#### [PROBLEM REQUIREMENTS]
Give back, exactly as it appears, the run of lines opening with the one containing "mesh.shade_smooth()" and closing with the one containing "if empty is". Nothing outside that run should appear.
[start]
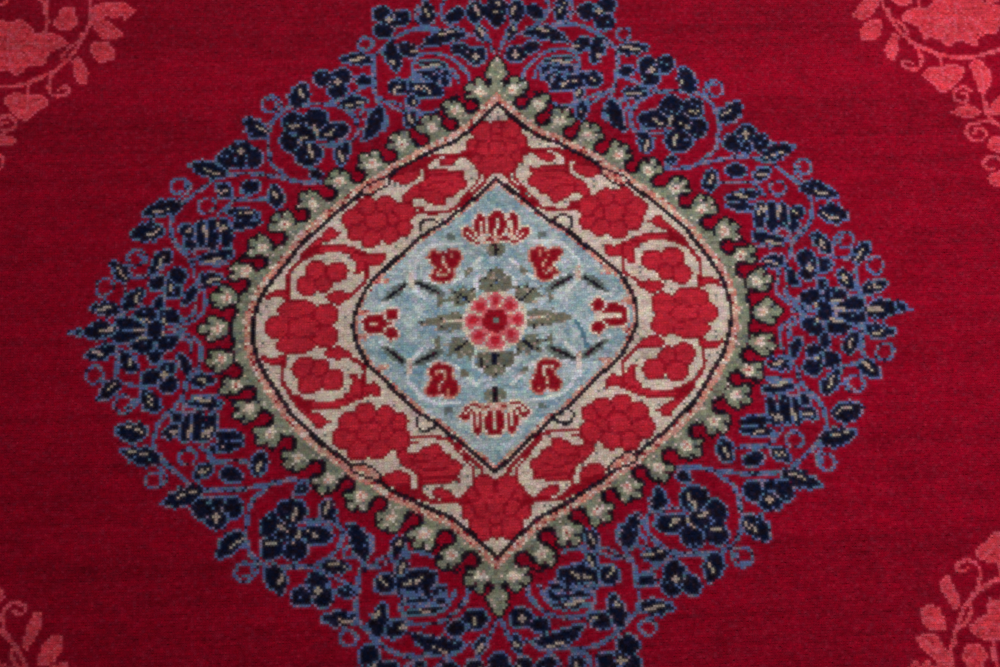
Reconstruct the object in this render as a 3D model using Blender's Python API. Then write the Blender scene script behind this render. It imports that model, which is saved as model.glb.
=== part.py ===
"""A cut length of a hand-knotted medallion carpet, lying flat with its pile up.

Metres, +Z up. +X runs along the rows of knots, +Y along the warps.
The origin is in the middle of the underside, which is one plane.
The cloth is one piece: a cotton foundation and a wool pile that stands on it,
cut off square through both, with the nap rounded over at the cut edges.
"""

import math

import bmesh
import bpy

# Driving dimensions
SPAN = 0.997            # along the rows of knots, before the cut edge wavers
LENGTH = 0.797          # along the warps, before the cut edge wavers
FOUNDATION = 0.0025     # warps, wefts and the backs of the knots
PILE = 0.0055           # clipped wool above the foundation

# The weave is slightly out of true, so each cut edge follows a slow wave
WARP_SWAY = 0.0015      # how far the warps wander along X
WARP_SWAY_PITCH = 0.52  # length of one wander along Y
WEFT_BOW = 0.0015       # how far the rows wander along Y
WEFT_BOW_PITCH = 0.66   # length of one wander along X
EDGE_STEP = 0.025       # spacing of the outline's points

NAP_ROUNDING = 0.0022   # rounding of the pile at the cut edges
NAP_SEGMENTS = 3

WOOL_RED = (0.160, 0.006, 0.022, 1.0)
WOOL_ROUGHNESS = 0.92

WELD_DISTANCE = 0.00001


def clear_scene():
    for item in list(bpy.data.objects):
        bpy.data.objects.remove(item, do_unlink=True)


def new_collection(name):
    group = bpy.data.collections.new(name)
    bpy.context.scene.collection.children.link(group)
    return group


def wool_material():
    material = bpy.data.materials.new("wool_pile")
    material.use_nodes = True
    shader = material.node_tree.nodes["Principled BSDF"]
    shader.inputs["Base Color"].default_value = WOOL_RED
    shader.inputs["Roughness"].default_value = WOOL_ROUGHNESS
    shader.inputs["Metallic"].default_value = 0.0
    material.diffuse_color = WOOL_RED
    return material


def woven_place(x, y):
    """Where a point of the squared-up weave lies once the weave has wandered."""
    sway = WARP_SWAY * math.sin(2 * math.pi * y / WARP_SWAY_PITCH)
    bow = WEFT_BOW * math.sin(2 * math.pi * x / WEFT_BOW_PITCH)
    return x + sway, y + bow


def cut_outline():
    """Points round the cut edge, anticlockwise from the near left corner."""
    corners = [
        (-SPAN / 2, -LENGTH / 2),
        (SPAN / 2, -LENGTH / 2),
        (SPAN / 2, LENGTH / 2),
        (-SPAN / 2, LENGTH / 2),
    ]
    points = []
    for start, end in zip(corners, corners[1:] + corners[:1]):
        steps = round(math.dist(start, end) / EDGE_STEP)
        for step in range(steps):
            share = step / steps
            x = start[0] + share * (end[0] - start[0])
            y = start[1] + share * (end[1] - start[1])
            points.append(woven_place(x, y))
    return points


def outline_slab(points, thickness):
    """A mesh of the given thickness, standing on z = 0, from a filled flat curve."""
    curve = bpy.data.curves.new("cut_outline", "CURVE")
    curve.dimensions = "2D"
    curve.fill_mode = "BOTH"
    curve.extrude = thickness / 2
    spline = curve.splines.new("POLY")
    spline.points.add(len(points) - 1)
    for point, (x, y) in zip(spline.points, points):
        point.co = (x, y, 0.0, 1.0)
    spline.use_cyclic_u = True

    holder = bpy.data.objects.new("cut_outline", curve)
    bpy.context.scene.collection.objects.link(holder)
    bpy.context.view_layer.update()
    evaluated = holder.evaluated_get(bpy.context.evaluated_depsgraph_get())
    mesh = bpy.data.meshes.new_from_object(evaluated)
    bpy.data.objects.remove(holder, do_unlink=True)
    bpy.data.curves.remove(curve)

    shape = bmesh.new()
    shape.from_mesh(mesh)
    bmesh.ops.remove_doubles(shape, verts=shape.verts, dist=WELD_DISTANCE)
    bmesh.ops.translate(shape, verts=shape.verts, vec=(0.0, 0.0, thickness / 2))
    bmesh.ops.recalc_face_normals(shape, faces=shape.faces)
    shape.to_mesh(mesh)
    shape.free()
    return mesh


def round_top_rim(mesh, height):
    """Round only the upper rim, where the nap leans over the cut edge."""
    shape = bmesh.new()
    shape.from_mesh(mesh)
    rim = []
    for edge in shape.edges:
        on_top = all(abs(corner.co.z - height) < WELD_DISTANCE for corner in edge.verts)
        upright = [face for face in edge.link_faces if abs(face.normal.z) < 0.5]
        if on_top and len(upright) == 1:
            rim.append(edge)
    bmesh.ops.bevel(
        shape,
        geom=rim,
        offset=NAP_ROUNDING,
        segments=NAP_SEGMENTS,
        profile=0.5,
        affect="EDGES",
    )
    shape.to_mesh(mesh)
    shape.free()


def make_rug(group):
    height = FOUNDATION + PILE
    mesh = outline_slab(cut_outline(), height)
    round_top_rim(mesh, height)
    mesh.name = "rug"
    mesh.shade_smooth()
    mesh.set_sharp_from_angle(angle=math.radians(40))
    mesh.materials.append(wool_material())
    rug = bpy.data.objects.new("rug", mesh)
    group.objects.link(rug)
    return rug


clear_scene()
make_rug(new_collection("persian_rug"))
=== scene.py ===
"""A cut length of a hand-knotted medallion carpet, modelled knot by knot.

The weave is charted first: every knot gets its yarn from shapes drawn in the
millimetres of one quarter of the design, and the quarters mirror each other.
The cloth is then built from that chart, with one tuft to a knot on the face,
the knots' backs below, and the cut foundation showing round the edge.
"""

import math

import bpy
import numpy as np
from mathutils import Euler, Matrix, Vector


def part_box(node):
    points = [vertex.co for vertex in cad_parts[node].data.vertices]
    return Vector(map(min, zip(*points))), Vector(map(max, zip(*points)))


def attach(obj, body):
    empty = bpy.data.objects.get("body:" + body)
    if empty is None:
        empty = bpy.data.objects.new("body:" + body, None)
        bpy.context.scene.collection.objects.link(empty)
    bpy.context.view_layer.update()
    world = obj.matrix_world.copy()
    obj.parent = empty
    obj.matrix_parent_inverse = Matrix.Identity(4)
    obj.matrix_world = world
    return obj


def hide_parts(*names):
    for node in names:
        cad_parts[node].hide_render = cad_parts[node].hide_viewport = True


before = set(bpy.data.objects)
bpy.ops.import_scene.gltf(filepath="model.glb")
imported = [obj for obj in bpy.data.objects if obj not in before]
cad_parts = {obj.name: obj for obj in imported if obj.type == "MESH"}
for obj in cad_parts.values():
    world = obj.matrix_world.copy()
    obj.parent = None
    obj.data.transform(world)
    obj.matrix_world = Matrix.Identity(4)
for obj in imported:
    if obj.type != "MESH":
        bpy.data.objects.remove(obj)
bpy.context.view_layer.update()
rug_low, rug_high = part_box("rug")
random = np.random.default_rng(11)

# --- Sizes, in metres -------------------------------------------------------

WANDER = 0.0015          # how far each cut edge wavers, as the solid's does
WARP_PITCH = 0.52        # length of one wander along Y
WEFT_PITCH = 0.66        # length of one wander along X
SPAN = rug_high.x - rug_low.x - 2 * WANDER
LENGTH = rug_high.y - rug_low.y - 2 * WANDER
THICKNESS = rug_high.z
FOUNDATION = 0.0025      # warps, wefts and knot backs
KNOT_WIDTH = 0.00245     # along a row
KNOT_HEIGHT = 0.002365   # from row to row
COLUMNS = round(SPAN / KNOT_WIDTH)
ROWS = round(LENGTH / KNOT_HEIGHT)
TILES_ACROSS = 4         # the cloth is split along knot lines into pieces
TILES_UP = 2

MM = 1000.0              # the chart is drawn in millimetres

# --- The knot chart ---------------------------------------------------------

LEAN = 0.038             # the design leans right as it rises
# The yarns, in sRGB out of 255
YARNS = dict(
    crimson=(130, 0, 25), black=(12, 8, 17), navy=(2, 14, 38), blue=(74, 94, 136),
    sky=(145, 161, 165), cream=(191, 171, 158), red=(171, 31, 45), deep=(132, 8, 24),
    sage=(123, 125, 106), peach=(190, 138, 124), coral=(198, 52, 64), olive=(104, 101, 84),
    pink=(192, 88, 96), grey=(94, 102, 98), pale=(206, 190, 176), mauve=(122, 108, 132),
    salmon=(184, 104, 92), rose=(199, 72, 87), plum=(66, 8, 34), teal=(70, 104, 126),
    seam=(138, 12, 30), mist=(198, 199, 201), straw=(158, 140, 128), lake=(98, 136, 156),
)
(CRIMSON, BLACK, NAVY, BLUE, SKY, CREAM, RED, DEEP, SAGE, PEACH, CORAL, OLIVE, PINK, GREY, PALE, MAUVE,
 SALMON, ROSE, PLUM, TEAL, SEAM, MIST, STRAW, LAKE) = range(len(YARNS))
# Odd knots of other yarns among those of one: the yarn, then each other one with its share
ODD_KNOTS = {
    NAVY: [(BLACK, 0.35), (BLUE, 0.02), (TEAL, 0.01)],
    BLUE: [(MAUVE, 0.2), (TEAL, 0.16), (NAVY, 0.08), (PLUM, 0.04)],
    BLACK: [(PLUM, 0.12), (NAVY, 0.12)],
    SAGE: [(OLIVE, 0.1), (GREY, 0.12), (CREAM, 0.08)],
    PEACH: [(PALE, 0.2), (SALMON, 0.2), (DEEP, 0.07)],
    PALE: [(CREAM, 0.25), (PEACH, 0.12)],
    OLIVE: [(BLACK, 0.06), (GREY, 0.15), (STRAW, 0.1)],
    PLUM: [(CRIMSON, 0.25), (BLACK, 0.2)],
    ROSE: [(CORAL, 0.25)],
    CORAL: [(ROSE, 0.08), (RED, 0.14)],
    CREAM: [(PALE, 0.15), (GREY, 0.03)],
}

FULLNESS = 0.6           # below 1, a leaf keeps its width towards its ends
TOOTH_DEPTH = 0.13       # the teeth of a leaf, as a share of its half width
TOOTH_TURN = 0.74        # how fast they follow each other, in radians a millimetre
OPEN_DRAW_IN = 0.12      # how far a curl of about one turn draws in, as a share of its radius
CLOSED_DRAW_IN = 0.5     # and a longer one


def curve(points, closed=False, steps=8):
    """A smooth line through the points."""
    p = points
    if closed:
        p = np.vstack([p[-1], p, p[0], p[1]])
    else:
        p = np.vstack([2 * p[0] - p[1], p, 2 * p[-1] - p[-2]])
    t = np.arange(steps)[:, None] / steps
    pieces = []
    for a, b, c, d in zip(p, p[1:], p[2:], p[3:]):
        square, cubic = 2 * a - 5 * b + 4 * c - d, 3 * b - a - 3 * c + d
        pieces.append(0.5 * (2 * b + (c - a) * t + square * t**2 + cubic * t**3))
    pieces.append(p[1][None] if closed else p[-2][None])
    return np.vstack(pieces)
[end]
#### [WRITTEN ANSWER]
    mesh.shade_smooth()
    mesh.set_sharp_from_angle(angle=math.radians(40))
    mesh.materials.append(wool_material())
    rug = bpy.data.objects.new("rug", mesh)
    group.objects.link(rug)
    return rug


clear_scene()
make_rug(new_collection("persian_rug"))
=== scene.py ===
"""A cut length of a hand-knotted medallion carpet, modelled knot by knot.

The weave is charted first: every knot gets its yarn from shapes drawn in the
millimetres of one quarter of the design, and the quarters mirror each other.
The cloth is then built from that chart, with one tuft to a knot on the face,
the knots' backs below, and the cut foundation showing round the edge.
"""

import math

import bpy
import numpy as np
from mathutils import Euler, Matrix, Vector


def part_box(node):
    points = [vertex.co for vertex in cad_parts[node].data.vertices]
    return Vector(map(min, zip(*points))), Vector(map(max, zip(*points)))


def attach(obj, body):
    empty = bpy.data.objects.get("body:" + body)
    if empty is None:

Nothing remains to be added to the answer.